╭──
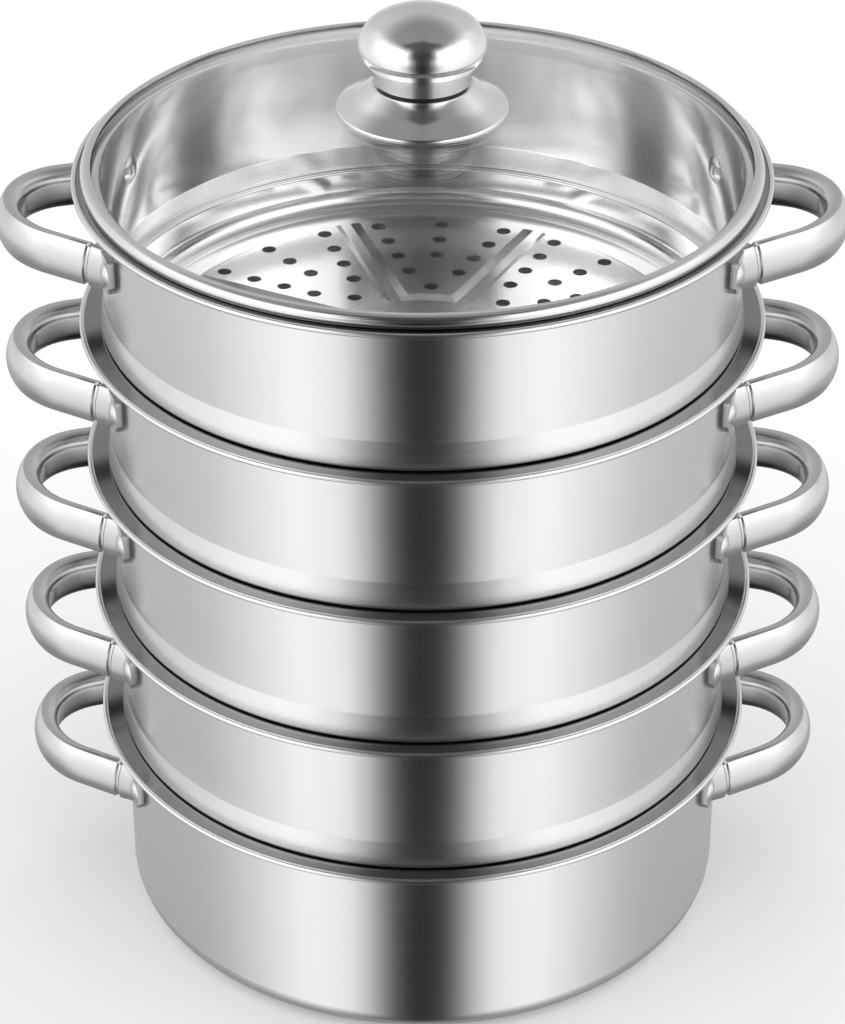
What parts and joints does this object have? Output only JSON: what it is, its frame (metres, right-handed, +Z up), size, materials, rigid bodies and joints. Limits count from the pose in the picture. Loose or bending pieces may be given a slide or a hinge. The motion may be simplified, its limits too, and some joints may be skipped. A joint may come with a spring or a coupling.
{
  "type": "steamer pot",
  "caption": "Tall stacking steamer: a deep round steel pot, perforated steaming tiers with loop handles, and a domed glass lid with a round knob.",
  "frame": {"origin": "middle of the pot's flat underside, on the surface that it stands on", "axes": "+Z up the stack, +X through the middle of the right-hand handles"},
  "size_m": [0.3728, 0.304, 0.4444],
  "materials": {
    "vessel_steel": "stainless sheet, fine brushing round the wall, rolled rim polished",
    "handle_steel": "stainless tube, satin polished",
    "foot_steel": "stainless, satin polished",
    "rivet_steel": "stainless rivets, polished domes",
    "band_steel": "rolled stainless band, polished",
    "knob_steel": "stainless, satin polished",
    "fastener_steel": "plain stainless",
    "lid_glass": "clear tempered glass",
    "spacer_black": "black moulded phenolic",
    "gasket_silicone": "grey silicone, matt"
  },
  "bodies": {
    "pot": {"pot_wall": "vessel_steel", "pot_rim": "vessel_steel", "pot_base": "vessel_steel", "pot_left_handle": "handle_steel", "pot_left_handle_feet": "foot_steel", "pot_left_handle_rivets": "rivet_steel", "pot_right_handle": "handle_steel", "pot_right_handle_feet": "foot_steel", "pot_right_handle_rivets": "rivet_steel"},
    "tier_1": {"tier_1_wall": "vessel_steel", "tier_1_rim": "vessel_steel", "tier_1_floor": "vessel_steel", "tier_1_left_handle": "handle_steel", "tier_1_left_handle_feet": "foot_steel", "tier_1_left_handle_rivets": "rivet_steel", "tier_1_right_handle": "handle_steel", "tier_1_right_handle_feet": "foot_steel", "tier_1_right_handle_rivets": "rivet_steel"},
    "tier_2": {"tier_2_wall": "vessel_steel", "tier_2_rim": "vessel_steel", "tier_2_floor": "vessel_steel", "tier_2_left_handle": "handle_steel", "tier_2_left_handle_feet": "foot_steel", "tier_2_left_handle_rivets": "rivet_steel", "tier_2_right_handle": "handle_steel", "tier_2_right_handle_feet": "foot_steel", "tier_2_right_handle_rivets": "rivet_steel"},
    "tier_3": {"tier_3_wall": "vessel_steel", "tier_3_rim": "vessel_steel", "tier_3_floor": "vessel_steel", "tier_3_left_handle": "handle_steel", "tier_3_left_handle_feet": "foot_steel", "tier_3_left_handle_rivets": "rivet_steel", "tier_3_right_handle": "handle_steel", "tier_3_right_handle_feet": "foot_steel", "tier_3_right_handle_rivets": "rivet_steel"},
    "tier_4": {"tier_4_wall": "vessel_steel", "tier_4_rim": "vessel_steel", "tier_4_floor": "vessel_steel", "tier_4_left_handle": "handle_steel", "tier_4_left_handle_feet": "foot_steel", "tier_4_left_handle_rivets": "rivet_steel", "tier_4_right_handle": "handle_steel", "tier_4_right_handle_feet": "foot_steel", "tier_4_right_handle_rivets": "rivet_steel"},
    "lid": {"lid_glass": "lid_glass", "lid_band": "band_steel", "knob_cap": "knob_steel", "knob_cup": "knob_steel", "knob_spacer": "spacer_black", "knob_skirt": "knob_steel", "knob_nut": "fastener_steel", "knob_screw": "fastener_steel", "knob_washer": "fastener_steel", "knob_gasket": "gasket_silicone"}
  },
  "joints": [
    {"name": "tier_1_lift", "type": "slide", "parent": "pot", "child": "tier_1", "axis": [0, 0, 1], "range_m": [0, 0.12]},
    {"name": "tier_2_lift", "type": "slide", "parent": "tier_1", "child": "tier_2", "axis": [0, 0, 1], "range_m": [0, 0.12]},
    {"name": "tier_3_lift", "type": "slide", "parent": "tier_2", "child": "tier_3", "axis": [0, 0, 1], "range_m": [0, 0.12]},
    {"name": "tier_4_lift", "type": "slide", "parent": "tier_3", "child": "tier_4", "axis": [0, 0, 1], "range_m": [0, 0.12]},
    {"name": "lid_lift", "type": "slide", "parent": "tier_4", "child": "lid", "axis": [0, 0, 1], "range_m": [0, 0.12]}
  ]
}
╰──
• [Goal of the exercise] Output the full listing without altering anything.

• [Complete answer]
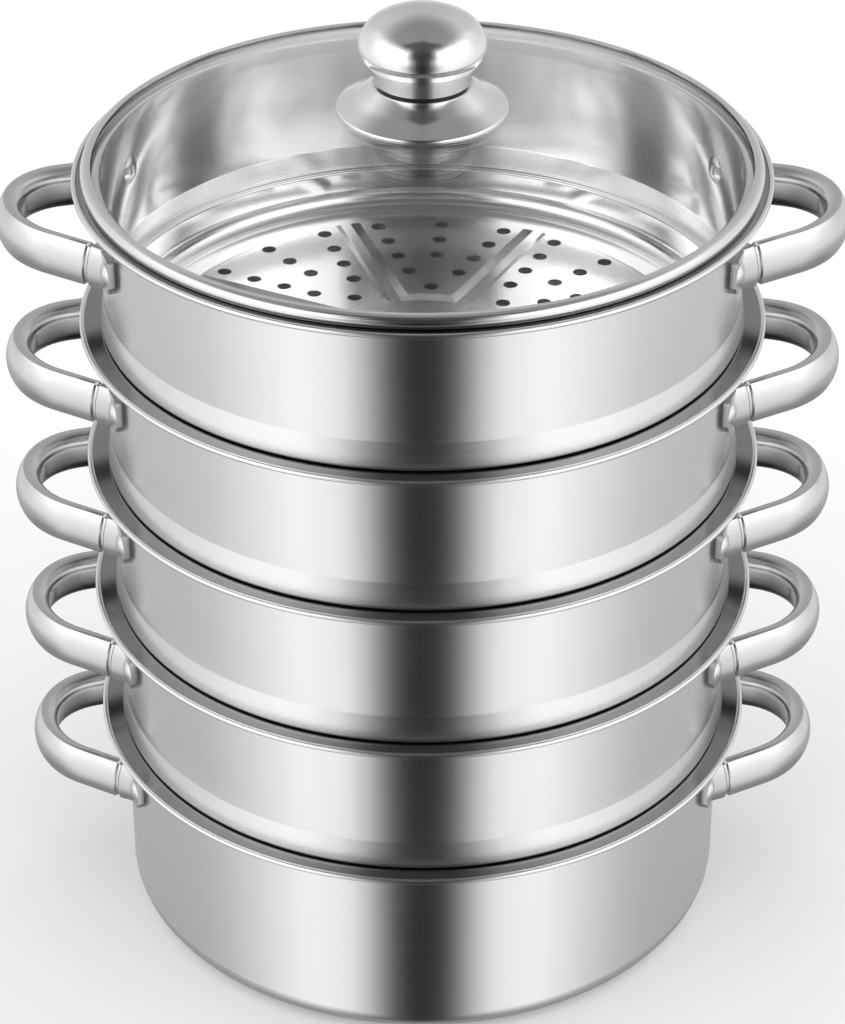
What parts and joints does this object have? Output only JSON: what it is, its frame (metres, right-handed, +Z up), size, materials, rigid bodies and joints. Limits count from the pose in the picture. Loose or bending pieces may be given a slide or a hinge. The motion may be simplified, its limits too, and some joints may be skipped. A joint may come with a spring or a coupling.
{
  "type": "steamer pot",
  "caption": "Tall stacking steamer: a deep round steel pot, perforated steaming tiers with loop handles, and a domed glass lid with a round knob.",
  "frame": {"origin": "middle of the pot's flat underside, on the surface that it stands on", "axes": "+Z up the stack, +X through the middle of the right-hand handles"},
  "size_m": [0.3728, 0.304, 0.4444],
  "materials": {
    "vessel_steel": "stainless sheet, fine brushing round the wall, rolled rim polished",
    "handle_steel": "stainless tube, satin polished",
    "foot_steel": "stainless, satin polished",
    "rivet_steel": "stainless rivets, polished domes",
    "band_steel": "rolled stainless band, polished",
    "knob_steel": "stainless, satin polished",
    "fastener_steel": "plain stainless",
    "lid_glass": "clear tempered glass",
    "spacer_black": "black moulded phenolic",
    "gasket_silicone": "grey silicone, matt"
  },
  "bodies": {
    "pot": {"pot_wall": "vessel_steel", "pot_rim": "vessel_steel", "pot_base": "vessel_steel", "pot_left_handle": "handle_steel", "pot_left_handle_feet": "foot_steel", "pot_left_handle_rivets": "rivet_steel", "pot_right_handle": "handle_steel", "pot_right_handle_feet": "foot_steel", "pot_right_handle_rivets": "rivet_steel"},
    "tier_1": {"tier_1_wall": "vessel_steel", "tier_1_rim": "vessel_steel", "tier_1_floor": "vessel_steel", "tier_1_left_handle": "handle_steel", "tier_1_left_handle_feet": "foot_steel", "tier_1_left_handle_rivets": "rivet_steel", "tier_1_right_handle": "handle_steel", "tier_1_right_handle_feet": "foot_steel", "tier_1_right_handle_rivets": "rivet_steel"},
    "tier_2": {"tier_2_wall": "vessel_steel", "tier_2_rim": "vessel_steel", "tier_2_floor": "vessel_steel", "tier_2_left_handle": "handle_steel", "tier_2_left_handle_feet": "foot_steel", "tier_2_left_handle_rivets": "rivet_steel", "tier_2_right_handle": "handle_steel", "tier_2_right_handle_feet": "foot_steel", "tier_2_right_handle_rivets": "rivet_steel"},
    "tier_3": {"tier_3_wall": "vessel_steel", "tier_3_rim": "vessel_steel", "tier_3_floor": "vessel_steel", "tier_3_left_handle": "handle_steel", "tier_3_left_handle_feet": "foot_steel", "tier_3_left_handle_rivets": "rivet_steel", "tier_3_right_handle": "handle_steel", "tier_3_right_handle_feet": "foot_steel", "tier_3_right_handle_rivets": "rivet_steel"},
    "tier_4": {"tier_4_wall": "vessel_steel", "tier_4_rim": "vessel_steel", "tier_4_floor": "vessel_steel", "tier_4_left_handle": "handle_steel", "tier_4_left_handle_feet": "foot_steel", "tier_4_left_handle_rivets": "rivet_steel", "tier_4_right_handle": "handle_steel", "tier_4_right_handle_feet": "foot_steel", "tier_4_right_handle_rivets": "rivet_steel"},
    "lid": {"lid_glass": "lid_glass", "lid_band": "band_steel", "knob_cap": "knob_steel", "knob_cup": "knob_steel", "knob_spacer": "spacer_black", "knob_skirt": "knob_steel", "knob_nut": "fastener_steel", "knob_screw": "fastener_steel", "knob_washer": "fastener_steel", "knob_gasket": "gasket_silicone"}
  },
  "joints": [
    {"name": "tier_1_lift", "type": "slide", "parent": "pot", "child": "tier_1", "axis": [0, 0, 1], "range_m": [0, 0.12]},
    {"name": "tier_2_lift", "type": "slide", "parent": "tier_1", "child": "tier_2", "axis": [0, 0, 1], "range_m": [0, 0.12]},
    {"name": "tier_3_lift", "type": "slide", "parent": "tier_2", "child": "tier_3", "axis": [0, 0, 1], "range_m": [0, 0.12]},
    {"name": "tier_4_lift", "type": "slide", "parent": "tier_3", "child": "tier_4", "axis": [0, 0, 1], "range_m": [0, 0.12]},
    {"name": "lid_lift", "type": "slide", "parent": "tier_4", "child": "lid", "axis": [0, 0, 1], "range_m": [0, 0.12]}
  ]
}